В фильме «Для моих детей» это мучительное самоиспытание разворачивается на фоне внешне безмятежной жизни в Сан-Франциско, где Авиад и её муж размышляют о том, чтобы вырвать свою небольшую нуклеарную семью из привычного уклада и вернуться в Израиль. Показательно, что хотя сюжетная траектория фильма ясно указывает на возвращение «домой», борьба вокруг этого решения остается незавершенной. Возвращение представляется почти неизбежным, но не вполне желанным. Фильм выстраивается из мозаики домашних съемок, фотографий, интервью и закадровых размышлений, вплетая в ткань повествования удивительно разнородное, но живое и крепкое сообщество людей, которых объединяет слово «семья»: евреи и католики, греки-итальянцы, ирландцы и британцы, пережившие Холокост и коренные израильтяне-сабры, убежденные националисты и разочарованные левые. Петляющее, полифоническое, намеренно ускользающее от единой линии повествование, которое Авиад выстраивает из этих взаимно пронизанных судеб и голосов, делает возвращение в Израиль не выбором, а как будто заранее предписанным, почти неизбежным течением — движением, заданным коллективной волей. Сквозь пересечение биографий, потребностей и привязанностей этих людей, сквозь видимую теплоту, с которой камера и закадровый голос рассказывают об их сложных дорогах в Израиль и в жизнь семьи Авиад, постепенно возникает образ возвращения не как решения, а как внутреннего предопределения, как медленно складывающейся необходимости.

For My Children, Michal Aviad, 2002
For My Children, Michal Aviad, 2002

В фильме «Для моих детей» это ощущение «необходимости» выражается не только через изображение личных сомнений Авиад и ее мужа Шимшона, но — и это особенно важно — через критику этнической и классовой напряженности внутри израильского общества. В фильме появляется хроника восстаний восточных евреев (мизрахи — так в Израиле принято называть евреев арабских стран, особенно выходцев из Северной Африки) против социальной и экономической несправедливости, а также показана активистская деятельность Шимшона в ультралевом движении «Мацпен» («компас»). И все же, несмотря на всю тревогу, которую вызывает в фильме политический крен страны вправо, а также беспокойство супругов за будущее своих детей в этой стране, чувство принадлежности, укорененное в их расширенной семье, подталкивает их к возвращению, а фильм — к своему неразрешенному финалу. Интимные привязанности здесь становятся метонимией любви к стране, создавая иллюзию предопределенности возвращения, от которой трудно избавиться. +

Юли Коэн также вплетает проблему материнства в узел вопросов о жизни в Израиле. Проведя несколько лет в США, она возвращается на родину именно для того, чтобы родить двух дочерей и воспитать их здесь. При этом она откровенно признается: если бы у неё родился сын, она бы не вернулась, подразумевая, что опасалась бы его призыва в армию. Эти мучительные отношения с милитаристским укладом Израиля продолжаются во всей её трилогии: My Terrorist, Tzion SheliМой Сион», 2004) и Ha’ach SheliМой брат», 2007). (В 2008 году фильм Yisrael SheliМой Израиль») возвращается к проблематике этой трилогии.) В My Terrorist мы видим, как дочери Коэн раздражены чрезмерной материнской опекой на фоне взрывов смертников, тогда как в My Zion фокус смещается на приближающуюся военную службу старшей дочери, а My Brother показывает уже попытки самой дочери получить освобождение от призыва.

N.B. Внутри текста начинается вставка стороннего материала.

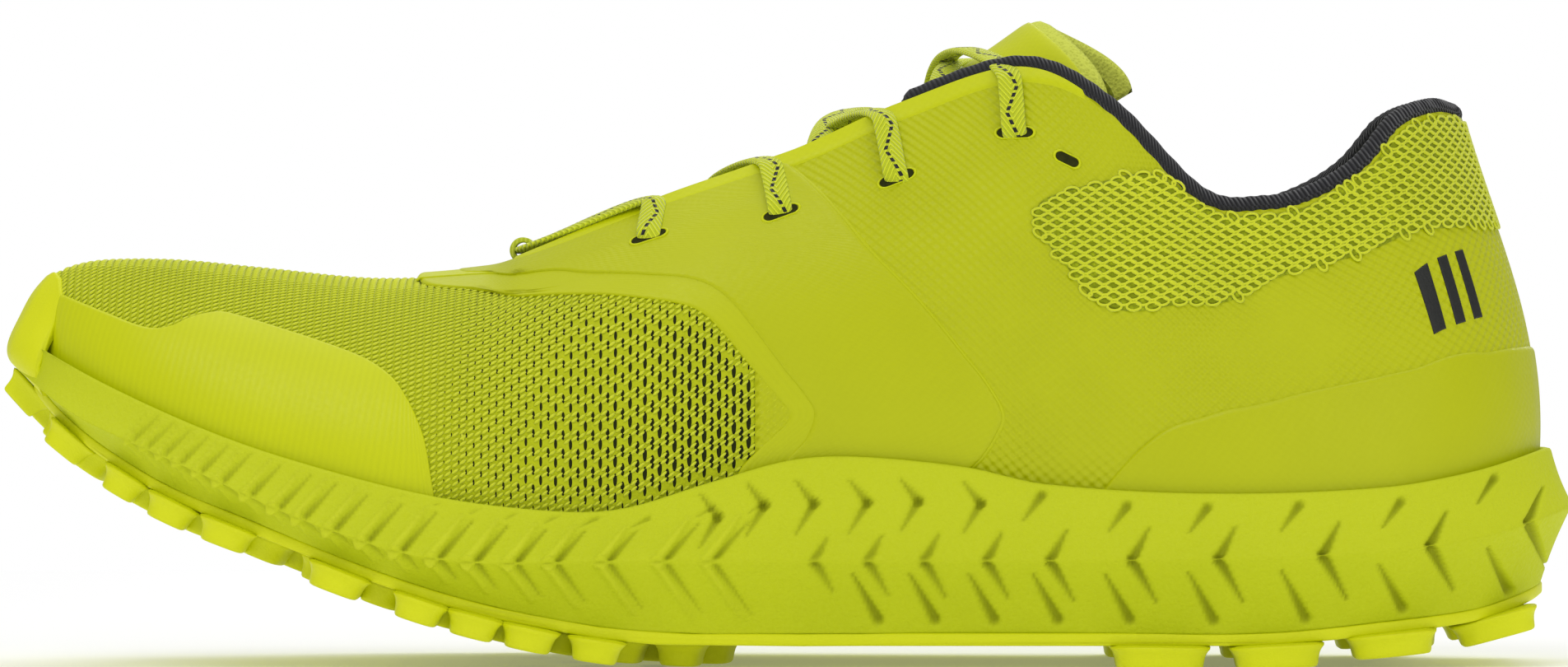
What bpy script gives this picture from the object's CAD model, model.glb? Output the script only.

Но забота Коэн о безопасности своих дочерей в трилогии отступает на второй план перед куда более фундаментальными вопросами, преследующими само существование Израиля: наследием сионизма до и во время войны за независимость 1948 года и всех последующих войн; оккупацией палестинских территорий с 1967 года; историей вытеснения евреев из Европы — с одной стороны, и арабов из Палестины — с другой; нарастающим террором и нетерпимостью; и фанатичным религиозным фундаментализмом, который в итоге поглотил брата Коэн. И хотя в этом случае коллективные тревоги перевешивают личные — что, в сущности, переворачивает приоритеты Авиад, — всё же трилогия Коэн сохраняет ту же самую связку, что и фильм Авиад: семья и нация отражают друг друга, оставаясь двумя гранями одного и того же.Одним из примеров этого зеркального отражения становится сцена в My Zion, когда мать Коэн отказывается признать военные преступления, совершенные бойцами «Пальмаха».9 Затем в той же сцене она отказывается высказать мнение и о том, стоит ли её внучке пытаться уклониться от призыва в армию — шаг, который до недавнего времени считался в Израиле предосудительным. В обоих случаях мать Коэн категорически избегает углубляться в эти взрывоопасные темы. Она отказывается участвовать в радикальном пересмотре прошлого, который движет весь фильм. В отличие от неё, отец режиссерки допускает, что армия могла совершить неправильные поступки на войне — но и он почти сразу уводит разговор в сторону после вмешательства жены, которая напоминает, что военное время — это особенные обстоятельства. Таким образом становится ясно, что патриархальная линия «отцов» и «сыновей» включает в себя и матерей, и дочерей, и внучек. Отношения между тылом и фронтом держатся на оглушительном молчании, на ожидании, что все будут играть свои роли. Хотя Израилю известны множество вариантов такого молчания, размещение Коэн этого разговора внутри контекста своей собственной семьи и его пристальный анализ показывают, как конкретные люди вплетаются в национальные проекты и коллективные нарративы.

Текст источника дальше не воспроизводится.